──────── Provided records

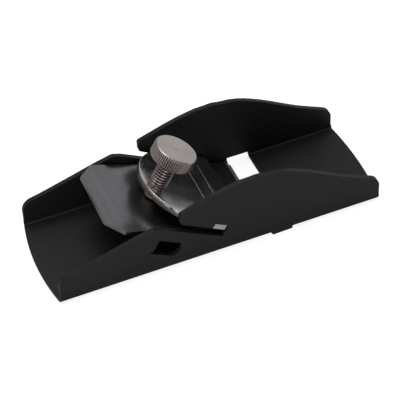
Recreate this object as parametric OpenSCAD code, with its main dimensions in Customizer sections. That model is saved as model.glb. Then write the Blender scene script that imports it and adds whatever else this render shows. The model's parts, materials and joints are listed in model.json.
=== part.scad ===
// Pocket trimming plane of pressed sheet steel: body, cutter, lever cap, thumb screw.
// X runs from the heel to the toe, Y to the left, Z up; Z is 0 on the flat the plane stands on.

/* [Body] */
// Overall length over both curved ends
body_l = 88.9; // [70:0.1:130]
// Width over the outside of the cheeks
body_w = 29.5; // [24:0.1:45]
// Sheet thickness
sheet_t = 1.2; // [0.8:0.1:2]
// Inside radius of every fold
fold_r = 0.45; // [0.2:0.05:1.5]
// How far the heel bows out past its corners
heel_bow = 1.7; // [0.2:0.1:4]
// How far the toe bows out past its corners
toe_bow = 1.1; // [0.2:0.1:4]
// Radius of the rounded ends of the cheeks
cheek_r = 3.6; // [1:0.1:6]

/* [Mouth] */
// Heel corner to the rear end of the mouth at the cheeks
mouth_x = 55.9; // [40:0.1:70]
// Length of the mouth along the sole
mouth_l = 6.3; // [3:0.1:10]
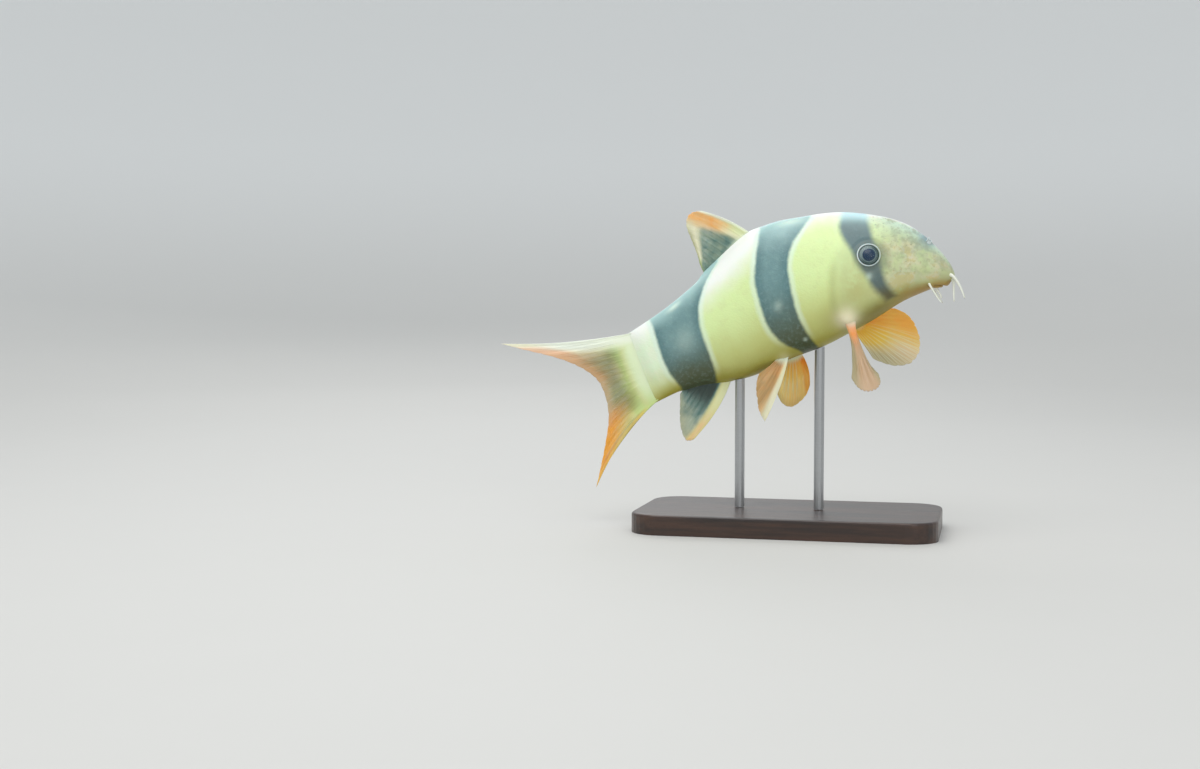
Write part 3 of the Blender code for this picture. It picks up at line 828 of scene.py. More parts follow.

────────────────

Instruction: Print the records above in full, exactly.

Response to the task:
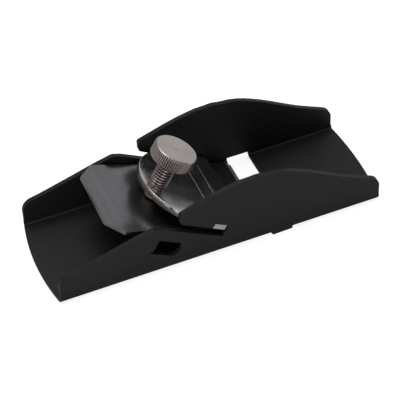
Recreate this object as parametric OpenSCAD code, with its main dimensions in Customizer sections. That model is saved as model.glb. Then write the Blender scene script that imports it and adds whatever else this render shows. The model's parts, materials and joints are listed in model.json.
=== part.scad ===
// Pocket trimming plane of pressed sheet steel: body, cutter, lever cap, thumb screw.
// X runs from the heel to the toe, Y to the left, Z up; Z is 0 on the flat the plane stands on.

/* [Body] */
// Overall length over both curved ends
body_l = 88.9; // [70:0.1:130]
// Width over the outside of the cheeks
body_w = 29.5; // [24:0.1:45]
// Sheet thickness
sheet_t = 1.2; // [0.8:0.1:2]
// Inside radius of every fold
fold_r = 0.45; // [0.2:0.05:1.5]
// How far the heel bows out past its corners
heel_bow = 1.7; // [0.2:0.1:4]
// How far the toe bows out past its corners
toe_bow = 1.1; // [0.2:0.1:4]
// Radius of the rounded ends of the cheeks
cheek_r = 3.6; // [1:0.1:6]

/* [Mouth] */
// Heel corner to the rear end of the mouth at the cheeks
mouth_x = 55.9; // [40:0.1:70]
// Length of the mouth along the sole
mouth_l = 6.3; // [3:0.1:10]
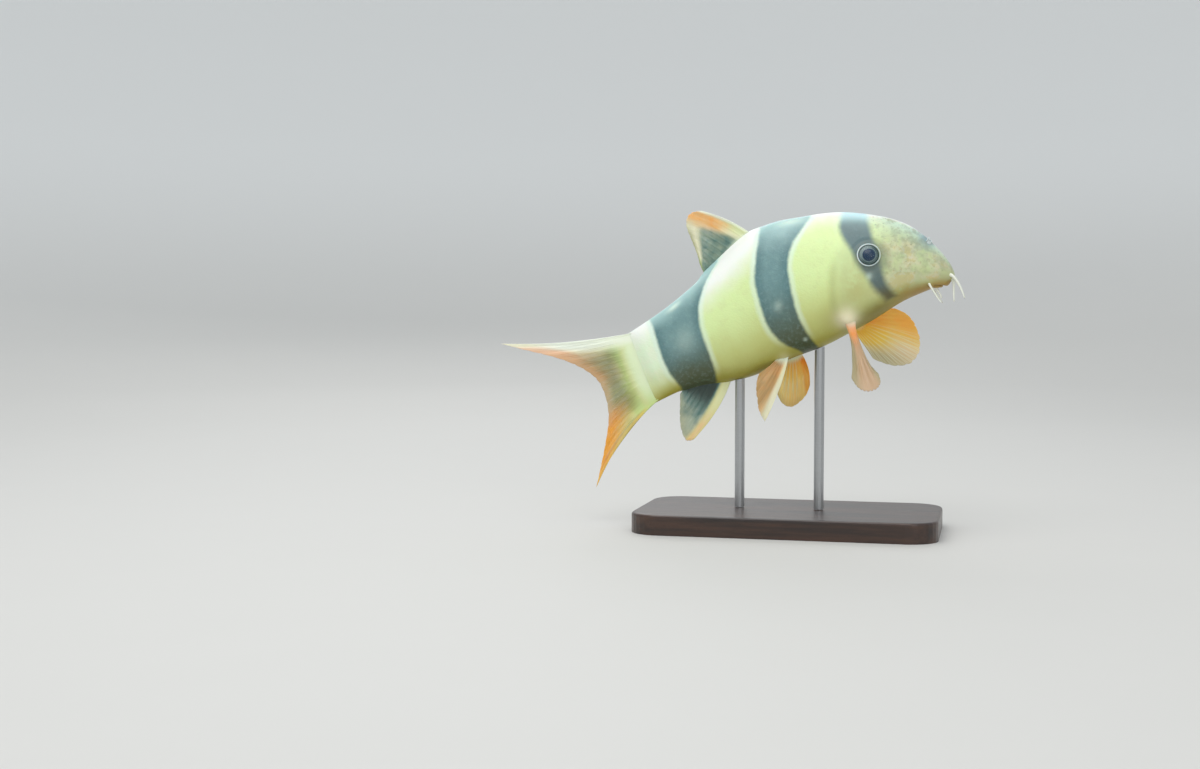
Write part 3 of the Blender code for this picture. It picks up at line 828 of scene.py. More parts follow.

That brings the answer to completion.